====== Provided material

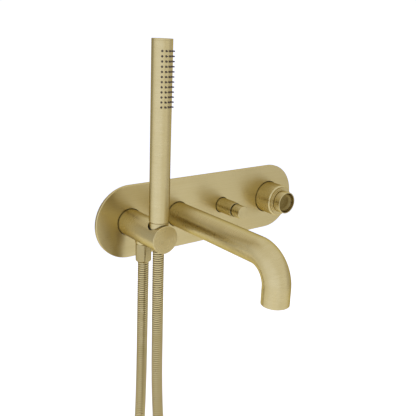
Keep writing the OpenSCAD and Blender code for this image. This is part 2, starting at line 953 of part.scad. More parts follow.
cover_plate();
plate_gasket();
plate_orings();
sleeve_orings();
mixer_body();
diverter_body();
spout_elbow();
holder_elbow();
mixed_pipe();
spout_pipe();
shower_pipe();
fixing_lugs();
mixer_sleeve();
mixer_trim_ring();
mixer_cartridge();
cartridge_nut();
cartridge_seals();
ceramic_disc_fixed();
ceramic_disc_moving();
cartridge_stem();
stem_oring();
handle_cup();
handle_screw();
handle_cap();
diverter_sleeve();
diverter_bonnet();
bonnet_orings();
diverter_spring();
diverter_stem();
diverter_seals();
diverter_knob();
knob_grub_screw();
spout_tube();
spout_collar();
spout_nipple();
spout_oring();
spout_grub_screw();
aerator_ring();
aerator_washer();
aerator_insert();
holder_body();
holder_nipple();
holder_oring();
holder_grub_screw();
holder_liner();
outlet_nipple();
outlet_washer();
outlet_hose_nut();
outlet_ferrule();
hose();
handset_ferrule();
cone_washer();
cone_nut();
handset_tail();
handset_orings();
handset_tube();
handset_end_cap();
handset_waterway();
handset_nozzles();
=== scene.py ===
"""Looks of the wall mounted bath faucet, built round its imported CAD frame.

The row frame: the origin is the middle of the cover plate's back on the wall, +X runs along the
plate, +Y goes into the wall and +Z is up. "Out" means away from the wall, along -Y.
"""

import json
import math
import bmesh
import bpy
from mathutils import Matrix, Vector


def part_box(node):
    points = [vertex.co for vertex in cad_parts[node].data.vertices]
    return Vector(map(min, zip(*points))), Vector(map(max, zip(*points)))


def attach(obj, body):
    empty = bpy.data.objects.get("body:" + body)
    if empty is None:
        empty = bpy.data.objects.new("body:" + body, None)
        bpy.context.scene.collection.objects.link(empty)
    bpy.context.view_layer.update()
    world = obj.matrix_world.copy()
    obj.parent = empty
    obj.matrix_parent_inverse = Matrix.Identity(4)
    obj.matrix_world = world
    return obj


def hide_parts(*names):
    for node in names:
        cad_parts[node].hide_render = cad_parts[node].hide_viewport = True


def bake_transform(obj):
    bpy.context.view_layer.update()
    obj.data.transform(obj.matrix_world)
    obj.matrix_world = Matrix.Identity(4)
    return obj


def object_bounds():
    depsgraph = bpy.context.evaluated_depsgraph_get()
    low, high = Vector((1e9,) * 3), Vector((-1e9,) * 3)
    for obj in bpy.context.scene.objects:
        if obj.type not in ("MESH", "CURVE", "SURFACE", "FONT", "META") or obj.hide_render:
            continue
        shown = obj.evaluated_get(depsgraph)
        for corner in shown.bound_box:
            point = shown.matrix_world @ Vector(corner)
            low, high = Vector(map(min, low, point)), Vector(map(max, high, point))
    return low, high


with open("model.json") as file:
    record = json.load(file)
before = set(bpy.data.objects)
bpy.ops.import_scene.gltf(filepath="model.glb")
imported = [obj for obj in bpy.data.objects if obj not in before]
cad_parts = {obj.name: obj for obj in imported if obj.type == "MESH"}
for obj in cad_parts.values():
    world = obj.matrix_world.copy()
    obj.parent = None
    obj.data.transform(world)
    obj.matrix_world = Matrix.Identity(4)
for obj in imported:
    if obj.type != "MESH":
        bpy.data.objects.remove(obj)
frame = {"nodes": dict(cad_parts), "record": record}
cad_lo, cad_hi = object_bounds()

MM = 0.001
TAU = 2 * math.pi


def towards(azimuth, elevation):
    """The direction of an azimuth and elevation in degrees. Azimuth 0 is straight out from the wall."""
    a, e = math.radians(azimuth), math.radians(elevation)
    return Vector((math.sin(a) * math.cos(e), -math.cos(a) * math.cos(e), math.sin(e)))


# ---- camera ----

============

- _What you need to do_: Give back, word for word, only the lines above from the line holding "handset_ferrule();" to the line holding "for node in", both included.

- _Task solution_:
handset_ferrule();
cone_washer();
cone_nut();
handset_tail();
handset_orings();
handset_tube();
handset_end_cap();
handset_waterway();
handset_nozzles();
=== scene.py ===
"""Looks of the wall mounted bath faucet, built round its imported CAD frame.

The row frame: the origin is the middle of the cover plate's back on the wall, +X runs along the
plate, +Y goes into the wall and +Z is up. "Out" means away from the wall, along -Y.
"""

import json
import math
import bmesh
import bpy
from mathutils import Matrix, Vector


def part_box(node):
    points = [vertex.co for vertex in cad_parts[node].data.vertices]
    return Vector(map(min, zip(*points))), Vector(map(max, zip(*points)))


def attach(obj, body):
    empty = bpy.data.objects.get("body:" + body)
    if empty is None:
        empty = bpy.data.objects.new("body:" + body, None)
        bpy.context.scene.collection.objects.link(empty)
    bpy.context.view_layer.update()
    world = obj.matrix_world.copy()
    obj.parent = empty
    obj.matrix_parent_inverse = Matrix.Identity(4)
    obj.matrix_world = world
    return obj


def hide_parts(*names):
    for node in names:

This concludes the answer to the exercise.